Bush’s drive to make his mark—literally and figuratively—is most obvious in his breakthrough “thrust” paintings of 1961, in which his typical flat planes of colour are emblazoned with assertively contrasting splashes. Only a few years later, his admired “sash” paintings—usually a stack of coloured bands pulled narrower at the middle (like a sash cinching in a dress)—are more serene.

Slipping back into the look of Bush’s era is almost too easy today. Mid-century modern design is enjoying a prolonged revival, and any Bush abstract would fit perfectly on the enticing sixties sets of Mad Men. (In 1953, he even participated in Abstracts at Home, a Simpson’s department store show in Toronto that matched abstract paintings and modern furniture.)
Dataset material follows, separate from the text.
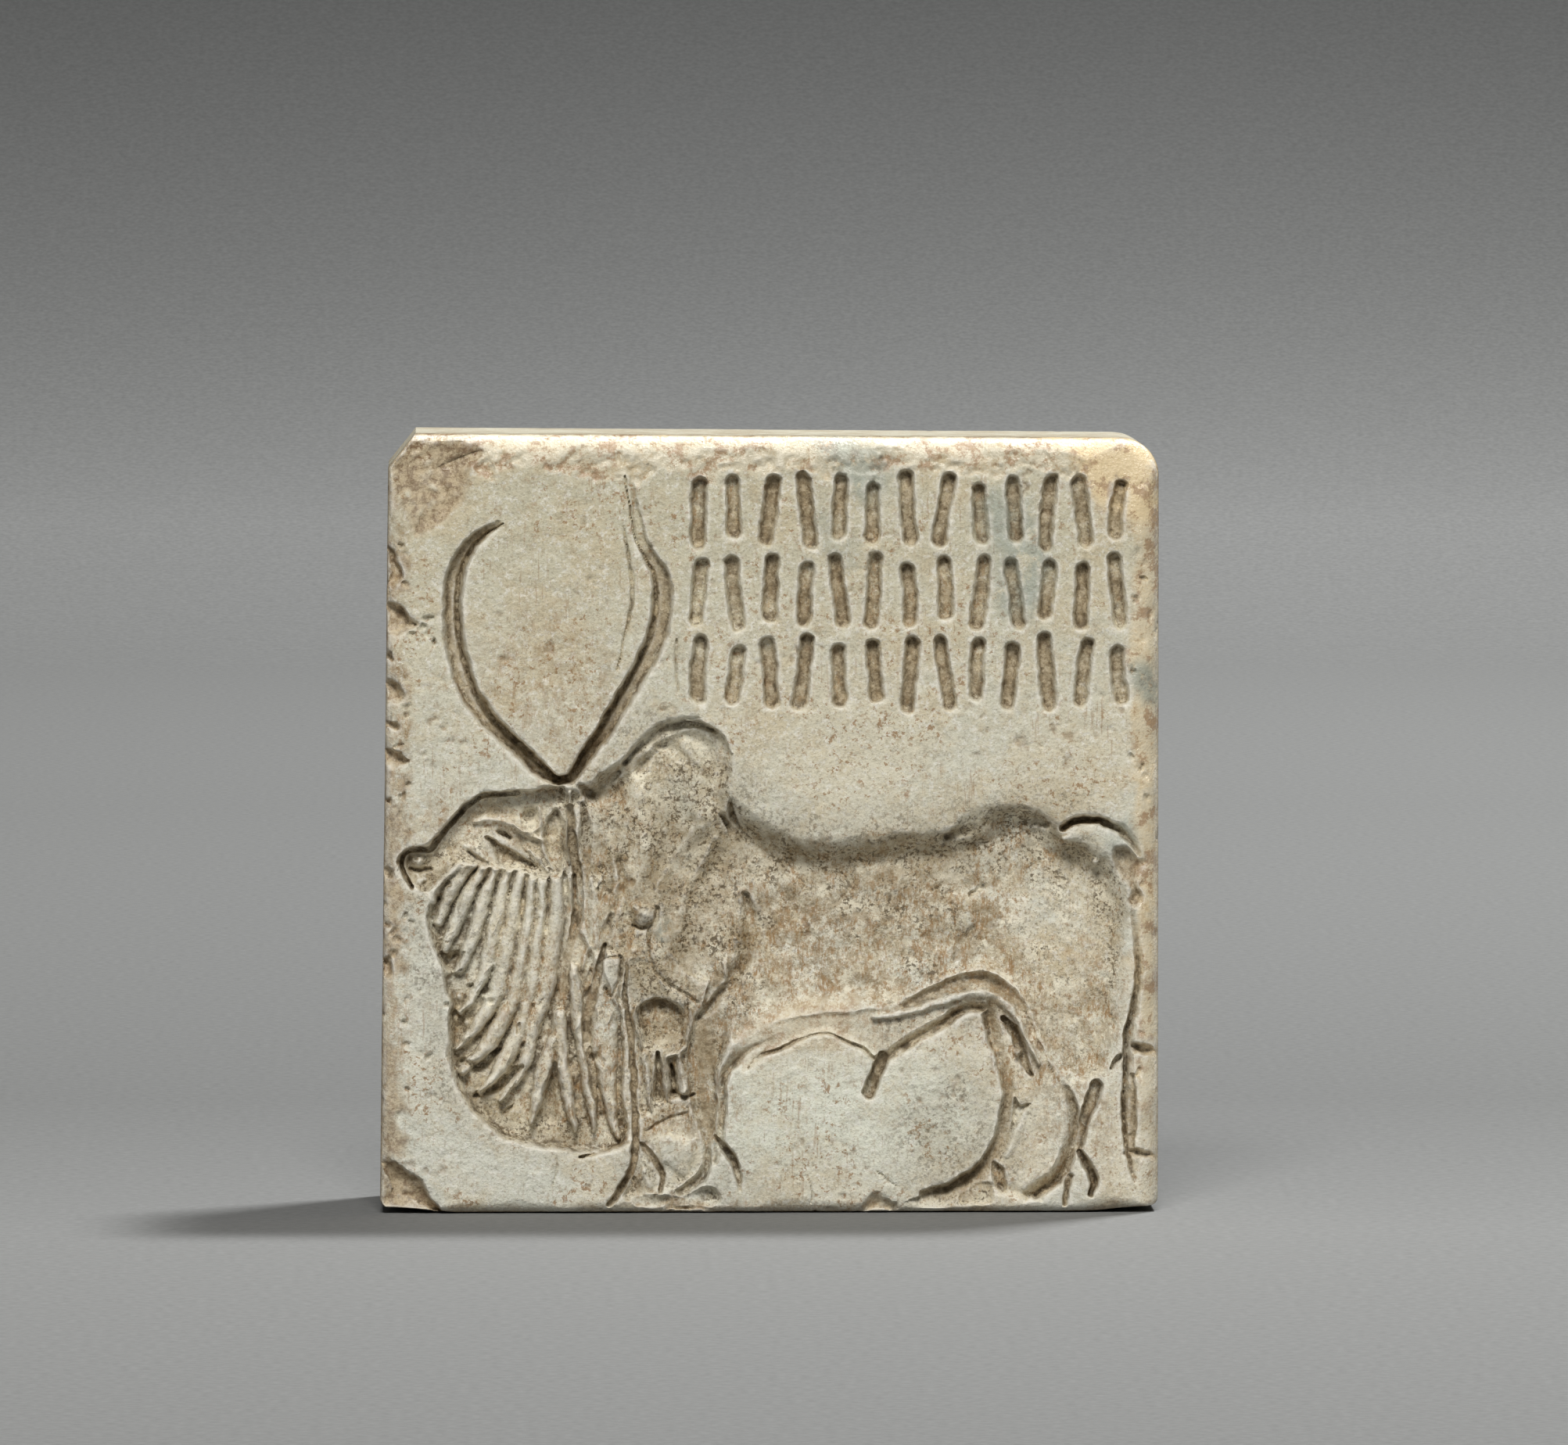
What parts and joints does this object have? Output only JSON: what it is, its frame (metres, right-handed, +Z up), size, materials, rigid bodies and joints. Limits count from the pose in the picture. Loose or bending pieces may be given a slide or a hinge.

At their best, though, his paintings exude too much warmth to be merely stylish. If Bush set out to conquer Manhattan, he always returned for inspiration to his suburban Toronto garden. He also looked back a decade or two earlier than New York’s sixties scene to the more timeless example of another flower-contemplating painter: An essay in the superb catalogue that accompanies the show notes that Bush once told a British artist that his goal was “to hit Matisse’s ball out of the park.”

He might not have quite accomplished that, but the evidence on display at the National Gallery shows Bush consistently, as they say in baseball, making good contact.

Jack Bush, at the National Gallery of Canada, is scheduled to run to Feb. 22, 2015.